The Countryman is the top of the line and largest hardtop; the plug-in hybrid configuration was added this year. I like it; it's a competent car in a popular field, luxury compact crossovers, and rare in its class being both a hybrid and having all wheel drive. They do it well. A miserly turbocharged 3 cylinder drives the front wheels and a smallish 7.6kWh battery pack and 65 kilowatt motor drive the rear. Each can be used alone though all electric travel is limited to 12 miles (ruling out the majority of US commuters). Together they blend seamlessly in the hybrid 'Auto eDrive' mode. The factory claims 0-60 times of 6.7 times. I found acceleration from 30-50 and 50-70 quite quick though done with little drama – a mild guttural sound, no significant lag, but no throw the driver back in the seat sensation.
To complement the gas and e settings, the MINI has three modes which affect steering and shift points. Again carried off competently though I found steering feedback in the Sport Mode excessive, especially at lower speeds.
This largest and heaviest of Countryman is stable over bumps and stable in the turns though it does not encourage the driver to test its limits.
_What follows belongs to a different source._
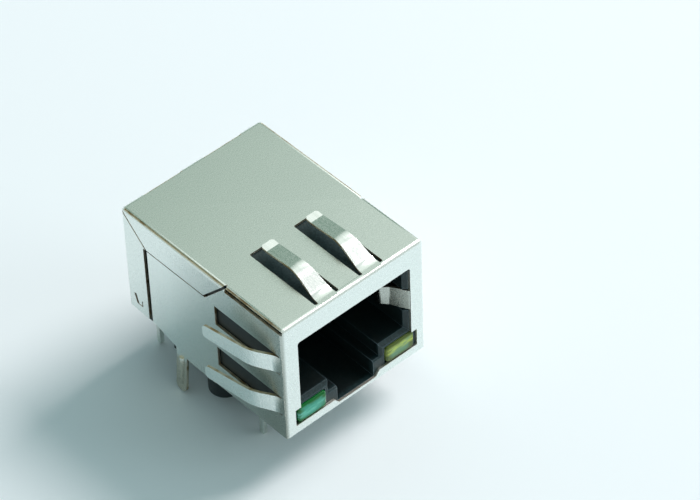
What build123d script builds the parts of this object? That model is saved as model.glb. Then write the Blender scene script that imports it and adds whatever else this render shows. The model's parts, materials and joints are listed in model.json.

Lights, dials, toggles are in abundance in the MINI interior. There's subtle lighting in the doors and console recesses. A light ring dominates the center of the dash and surrounds a colorful 8.8inch touchscreen. Petrol levels are signaled by red strips. I was charmed by the projection of the MINI logo which appears on the asphalt after vehicle exit.
The infotainment system works well and is easily controlled by voice and console mounted dial. The MINI Head-Up display rises out of the driver's dashboard with the throw of a toggle. Speed and navigation instructions are easily seen. It's worth the $750 option fee.
The MINI Countryman offers a comfortable driving position, great front cockpit room, front seat heaters and an abundance of storage. A swing up console armrest reveals a wireless cell phone charger which accommodates the larger devices and even more storage. Finishes are upscale.
I have sat in both and do not recommend the sport seats. Neither side nor bottom bolsters adjust and they cramped this 5'10' 192 lb. test mule. Besides, I keep trying to make the point that this is not a performance sedan (there's not even a tach!) but a luxury compact crossover with great performance.
Rear seating is ample for the seat and upper body. The ability to recline is noted and appreciated. One has to position knees just right into the recess behind the bucket and the feet just so under the front seat to be comfortable. This is OK for adults on short jaunts but not on a lengthy trip.
I am impressed that the MINI could store batteries and the rear drive and sacrifice less than half a cubic foot of cargo volume. It measures 17.2 cubic feet behind the rear seats. Part of the sacrifice came from gas tank volume reduction from 16.1 gallons to 9.5 gallons; perhaps an encouragement to use the E power cord frequently.
Outfitted as tested the MINI Cooper S E Countryman ALL 4 lists for $40,000. Its Technology Package includes the Head-Up Display, Apple CarPLay and the 8.8 inch Touchscreen with Nav; it would add another $1500 to my test vehicle. The Premium Package adds power front seats, a panoramic moonroof, privacy glass, a power tailgate, a Harman/Kardon Premium Sound System, and $3000 to the sticker. Active Driving Assistant includes adaptive cruise control and frontal collision braking and adds another $1000. The sting can be reduced by a likely available $4000 tax credit and free service for the first 3 years or 36,000 miles.
Picking Nits: In 2018 one might expect adaptive cruise control, rear cross traffic alert, lane change warning and blind spot monitoring standard in a compact crossover with this price tag. The latter three safety options are not available. I find a combined cruising rage of 270 miles a bit less than expected.
If you are ready to make some sacrifices to lessen impact on the environment, if you have a short commute and a charging station at both ends of that commute and if you just want to join the MINI club, this may be the car for you. I consider it a great first step and a work in progress.